Consider if a worn-out pilot had been in control in New York recently.

Recently, we were treated to the most excellent and inspirational five minutes of flying an airplane that we will ever see. The skilled pilot and crew who maneuvered a disabled jetliner to a crash landing in New York’s Hudson River without the loss of a single life is the stuff of legends, an event that will forever be held up as perfection in potentially fatal circumstances.

But this was a pilot and crew that clearly had all its faculties in perfect alignment. The airline industry can take pride in what happened, but it needs to focus on less positive matters.

The United Nations agency that sets standards for air transport is drawing up new safety rules to take into account what it labels a silent killer: Pilot fatigue.

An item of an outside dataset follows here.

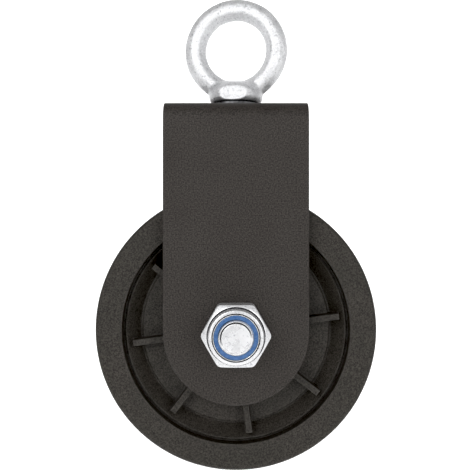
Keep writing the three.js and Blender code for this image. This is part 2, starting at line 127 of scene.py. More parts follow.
def rounded(corners, closed, steps=5):
    """An outline of (x, y) points from corners (x, y, radius), each corner rounded to its radius."""
    outline = []
    count = len(corners)
    for index, (x, y, radius) in enumerate(corners):
        here = Vector((x, y))
        if radius <= 0 or (not closed and index in (0, count - 1)):
            outline.append(here)
            continue
        before = Vector(corners[index - 1][:2]) - here
        after = Vector(corners[(index + 1) % count][:2]) - here
        half = before.angle(after) / 2
        reach = min(radius / math.tan(half), 0.49 * before.length, 0.49 * after.length)
        start = here + before.normalized() * reach
        end = here + after.normalized() * reach
        fillet = reach * math.tan(half)
        centre = here + (before.normalized() + after.normalized()).normalized() * (fillet / math.sin(half))
        from_centre = start - centre
        sweep = from_centre.angle_signed(end - centre)
        for step in range(steps + 1):
            outline.append(centre + Matrix.Rotation(-sweep * step / steps, 2) @ from_centre)
    return outline


def joined_rows(rows, closed):
    """Quads between consecutive rows of equal length, each row a closed loop."""
    columns = len(rows[0])
    vertices = [point for row in rows for point in row]
    faces = []
    pairs = len(rows) if closed else len(rows) - 1
    for row in range(pairs):
        base, other = row * columns, (row + 1) % len(rows) * columns
        for column in range(columns):
            following = (column + 1) % columns
            faces.append((base + column, base + following, other + following, other + column))
    return vertices, faces


def about_y(radius, height, angle):
    return (radius * math.cos(angle), height, radius * math.sin(angle))


def about_z(radius, height, angle):
    return (radius * math.cos(angle), radius * math.sin(angle), height)


def circle_point(radius, turn):
    """The point of a circle about the origin after a share of a turn."""
    return (radius * math.cos(TURN * turn), radius * math.sin(TURN * turn))


def circle(radius, steps, x=0.0, y=0.0):
    """The outline of a circle about (x, y)."""
    points = [circle_point(radius, step / steps) for step in range(steps)]
    return [(x + across, y + up) for across, up in points]


def turned(name, outline, place, columns=128, origin=(0, 0, 0)):
    """A body of revolution: a closed outline of (radius, height), or one with its ends on the axis."""
    closed = outline[0][0] > 1e-6
    angles = [TURN * column / columns for column in range(columns)]
    rows = []
    for radius, height in outline:
        rows.append([Vector(place(max(radius, 0), height, angle)) + Vector(origin) for angle in angles])
    vertices, faces = joined_rows(rows, closed)
    piece = new_object(name, vertices, faces)
    weigh_normals(piece)
    return piece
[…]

We’re told that over the past 15 years nearly a dozen fatal crashes and numerous close calls have occurred because of worn-out pilots. Safety experts compare this condition to drunken driving of a motor vehicle. Pilot fatigue was a cause of one of the deadliest crashes in aviation history — when a Korean Air Boeing 747 heading to Guam slammed into a hillside in 1997 and killed 228 people. How aware are most of us about that?

Air safety and pilot unions have for years pressed for tighter regulation and enforcement of working hours and rest periods. Scientific research says pilot fatigue is a factor in a fifth of all fatal crashes. Symptoms can include longer reaction times, short-term memory loss, impaired judgment and reduced visual perception. Imagine if any or all of these factors had figured in the process of guiding that plane in New York.

Pilots complain that mandated rest periods are now only calculated according to the time spent in the air rather than total time on duty. A pilot’s daily schedule might include only a short period of actual flying but 12 to 14 hours of total time on duty. This can include layovers, delays and mechanical difficulty that prolongs a flier’s presence.

Rosters sometimes call for a crew to work three or four straight days. Crew rest periods often include transit time to and from hotels and meal times, so that a nine-hour rest period might allow for only about six hours of sleep.

Sometimes cockpit naps are tried. Some regulations allow one pilot to nap while the other works during a cruise to keep both alert for landing. Does that raise any red flags?

Who wants to be a passenger on an airplane guided by somebody who is on the end of a series of 60-hour duty weeks? It happens, and that needs to be changed.

With pilot fatigue a factor in one-fifth of airliner accidents, it’s little wonder the United Nations along with air safety experts, including the pilots themselves, believe major changes are needed as soon as possible.